> [Material provided]:
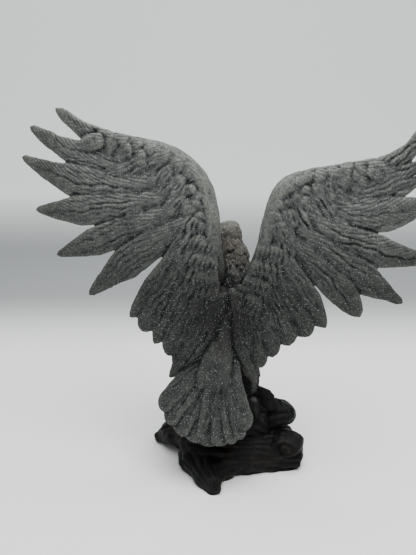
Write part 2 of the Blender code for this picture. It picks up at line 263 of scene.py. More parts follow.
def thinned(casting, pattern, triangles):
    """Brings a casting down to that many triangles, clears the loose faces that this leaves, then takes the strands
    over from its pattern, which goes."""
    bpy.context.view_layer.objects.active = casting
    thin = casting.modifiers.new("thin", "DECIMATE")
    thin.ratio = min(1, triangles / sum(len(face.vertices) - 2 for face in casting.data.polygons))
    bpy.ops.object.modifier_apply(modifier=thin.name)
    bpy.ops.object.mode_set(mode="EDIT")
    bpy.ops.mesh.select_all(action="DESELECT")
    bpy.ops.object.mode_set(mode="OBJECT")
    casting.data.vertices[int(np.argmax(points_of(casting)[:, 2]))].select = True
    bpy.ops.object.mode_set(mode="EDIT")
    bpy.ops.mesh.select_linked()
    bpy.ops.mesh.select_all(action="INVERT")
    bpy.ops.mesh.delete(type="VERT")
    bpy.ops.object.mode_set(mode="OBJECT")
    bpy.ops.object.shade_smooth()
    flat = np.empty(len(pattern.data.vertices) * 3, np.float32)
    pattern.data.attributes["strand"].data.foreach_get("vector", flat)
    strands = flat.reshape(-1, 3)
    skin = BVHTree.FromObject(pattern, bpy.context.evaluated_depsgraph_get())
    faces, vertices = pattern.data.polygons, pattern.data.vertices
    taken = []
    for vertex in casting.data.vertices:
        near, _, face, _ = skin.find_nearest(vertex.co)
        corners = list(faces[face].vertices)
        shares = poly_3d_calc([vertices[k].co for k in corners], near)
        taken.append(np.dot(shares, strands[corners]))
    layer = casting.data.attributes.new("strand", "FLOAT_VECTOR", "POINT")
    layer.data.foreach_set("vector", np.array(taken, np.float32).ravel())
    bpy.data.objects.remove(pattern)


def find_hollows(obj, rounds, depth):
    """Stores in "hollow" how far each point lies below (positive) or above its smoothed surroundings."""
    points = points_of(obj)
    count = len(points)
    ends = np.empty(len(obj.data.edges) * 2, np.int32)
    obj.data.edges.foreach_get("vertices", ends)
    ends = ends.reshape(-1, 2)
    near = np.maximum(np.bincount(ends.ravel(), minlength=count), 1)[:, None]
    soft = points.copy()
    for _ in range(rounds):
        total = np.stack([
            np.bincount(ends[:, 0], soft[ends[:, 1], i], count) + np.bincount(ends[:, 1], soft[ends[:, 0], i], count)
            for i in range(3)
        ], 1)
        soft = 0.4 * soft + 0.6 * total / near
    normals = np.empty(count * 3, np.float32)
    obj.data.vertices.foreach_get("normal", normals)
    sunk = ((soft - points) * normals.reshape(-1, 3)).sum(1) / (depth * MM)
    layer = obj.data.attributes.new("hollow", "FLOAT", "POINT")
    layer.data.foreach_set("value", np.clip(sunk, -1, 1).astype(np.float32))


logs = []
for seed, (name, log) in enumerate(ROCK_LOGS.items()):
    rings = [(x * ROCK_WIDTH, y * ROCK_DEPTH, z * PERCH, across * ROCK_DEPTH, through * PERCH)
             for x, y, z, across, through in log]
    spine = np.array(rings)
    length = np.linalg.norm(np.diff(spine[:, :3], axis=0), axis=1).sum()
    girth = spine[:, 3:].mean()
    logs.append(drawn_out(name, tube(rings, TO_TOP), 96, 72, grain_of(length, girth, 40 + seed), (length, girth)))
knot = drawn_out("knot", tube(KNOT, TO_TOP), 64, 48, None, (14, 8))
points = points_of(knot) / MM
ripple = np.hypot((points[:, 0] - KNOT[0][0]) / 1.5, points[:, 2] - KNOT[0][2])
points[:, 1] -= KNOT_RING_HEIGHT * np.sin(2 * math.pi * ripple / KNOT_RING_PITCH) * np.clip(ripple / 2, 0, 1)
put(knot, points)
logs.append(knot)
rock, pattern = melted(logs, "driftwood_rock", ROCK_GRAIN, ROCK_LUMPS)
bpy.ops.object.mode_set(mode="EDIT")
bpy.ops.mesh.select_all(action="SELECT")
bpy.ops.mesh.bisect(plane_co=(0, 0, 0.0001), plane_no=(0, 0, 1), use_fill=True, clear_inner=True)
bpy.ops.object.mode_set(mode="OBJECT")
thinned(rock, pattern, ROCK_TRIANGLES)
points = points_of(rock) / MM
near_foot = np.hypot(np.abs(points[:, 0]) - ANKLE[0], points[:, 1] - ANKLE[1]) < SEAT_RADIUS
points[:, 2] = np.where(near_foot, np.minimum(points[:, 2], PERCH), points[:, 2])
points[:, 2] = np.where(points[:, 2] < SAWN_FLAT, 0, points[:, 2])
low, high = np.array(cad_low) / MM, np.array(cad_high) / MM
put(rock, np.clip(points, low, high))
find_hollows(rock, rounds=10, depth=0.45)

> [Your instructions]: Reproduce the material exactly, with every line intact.

> [Solution to this task]:
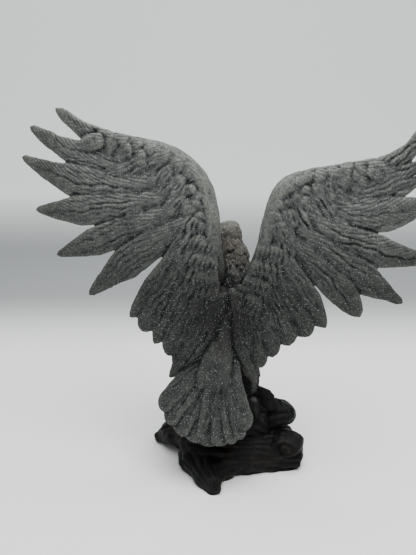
Write part 2 of the Blender code for this picture. It picks up at line 263 of scene.py. More parts follow.
def thinned(casting, pattern, triangles):
    """Brings a casting down to that many triangles, clears the loose faces that this leaves, then takes the strands
    over from its pattern, which goes."""
    bpy.context.view_layer.objects.active = casting
    thin = casting.modifiers.new("thin", "DECIMATE")
    thin.ratio = min(1, triangles / sum(len(face.vertices) - 2 for face in casting.data.polygons))
    bpy.ops.object.modifier_apply(modifier=thin.name)
    bpy.ops.object.mode_set(mode="EDIT")
    bpy.ops.mesh.select_all(action="DESELECT")
    bpy.ops.object.mode_set(mode="OBJECT")
    casting.data.vertices[int(np.argmax(points_of(casting)[:, 2]))].select = True
    bpy.ops.object.mode_set(mode="EDIT")
    bpy.ops.mesh.select_linked()
    bpy.ops.mesh.select_all(action="INVERT")
    bpy.ops.mesh.delete(type="VERT")
    bpy.ops.object.mode_set(mode="OBJECT")
    bpy.ops.object.shade_smooth()
    flat = np.empty(len(pattern.data.vertices) * 3, np.float32)
    pattern.data.attributes["strand"].data.foreach_get("vector", flat)
    strands = flat.reshape(-1, 3)
    skin = BVHTree.FromObject(pattern, bpy.context.evaluated_depsgraph_get())
    faces, vertices = pattern.data.polygons, pattern.data.vertices
    taken = []
    for vertex in casting.data.vertices:
        near, _, face, _ = skin.find_nearest(vertex.co)
        corners = list(faces[face].vertices)
        shares = poly_3d_calc([vertices[k].co for k in corners], near)
        taken.append(np.dot(shares, strands[corners]))
    layer = casting.data.attributes.new("strand", "FLOAT_VECTOR", "POINT")
    layer.data.foreach_set("vector", np.array(taken, np.float32).ravel())
    bpy.data.objects.remove(pattern)


def find_hollows(obj, rounds, depth):
    """Stores in "hollow" how far each point lies below (positive) or above its smoothed surroundings."""
    points = points_of(obj)
    count = len(points)
    ends = np.empty(len(obj.data.edges) * 2, np.int32)
    obj.data.edges.foreach_get("vertices", ends)
    ends = ends.reshape(-1, 2)
    near = np.maximum(np.bincount(ends.ravel(), minlength=count), 1)[:, None]
    soft = points.copy()
    for _ in range(rounds):
        total = np.stack([
            np.bincount(ends[:, 0], soft[ends[:, 1], i], count) + np.bincount(ends[:, 1], soft[ends[:, 0], i], count)
            for i in range(3)
        ], 1)
        soft = 0.4 * soft + 0.6 * total / near
    normals = np.empty(count * 3, np.float32)
    obj.data.vertices.foreach_get("normal", normals)
    sunk = ((soft - points) * normals.reshape(-1, 3)).sum(1) / (depth * MM)
    layer = obj.data.attributes.new("hollow", "FLOAT", "POINT")
    layer.data.foreach_set("value", np.clip(sunk, -1, 1).astype(np.float32))


logs = []
for seed, (name, log) in enumerate(ROCK_LOGS.items()):
    rings = [(x * ROCK_WIDTH, y * ROCK_DEPTH, z * PERCH, across * ROCK_DEPTH, through * PERCH)
             for x, y, z, across, through in log]
    spine = np.array(rings)
    length = np.linalg.norm(np.diff(spine[:, :3], axis=0), axis=1).sum()
    girth = spine[:, 3:].mean()
    logs.append(drawn_out(name, tube(rings, TO_TOP), 96, 72, grain_of(length, girth, 40 + seed), (length, girth)))
knot = drawn_out("knot", tube(KNOT, TO_TOP), 64, 48, None, (14, 8))
points = points_of(knot) / MM
ripple = np.hypot((points[:, 0] - KNOT[0][0]) / 1.5, points[:, 2] - KNOT[0][2])
points[:, 1] -= KNOT_RING_HEIGHT * np.sin(2 * math.pi * ripple / KNOT_RING_PITCH) * np.clip(ripple / 2, 0, 1)
put(knot, points)
logs.append(knot)
rock, pattern = melted(logs, "driftwood_rock", ROCK_GRAIN, ROCK_LUMPS)
bpy.ops.object.mode_set(mode="EDIT")
bpy.ops.mesh.select_all(action="SELECT")
bpy.ops.mesh.bisect(plane_co=(0, 0, 0.0001), plane_no=(0, 0, 1), use_fill=True, clear_inner=True)
bpy.ops.object.mode_set(mode="OBJECT")
thinned(rock, pattern, ROCK_TRIANGLES)
points = points_of(rock) / MM
near_foot = np.hypot(np.abs(points[:, 0]) - ANKLE[0], points[:, 1] - ANKLE[1]) < SEAT_RADIUS
points[:, 2] = np.where(near_foot, np.minimum(points[:, 2], PERCH), points[:, 2])
points[:, 2] = np.where(points[:, 2] < SAWN_FLAT, 0, points[:, 2])
low, high = np.array(cad_low) / MM, np.array(cad_high) / MM
put(rock, np.clip(points, low, high))
find_hollows(rock, rounds=10, depth=0.45)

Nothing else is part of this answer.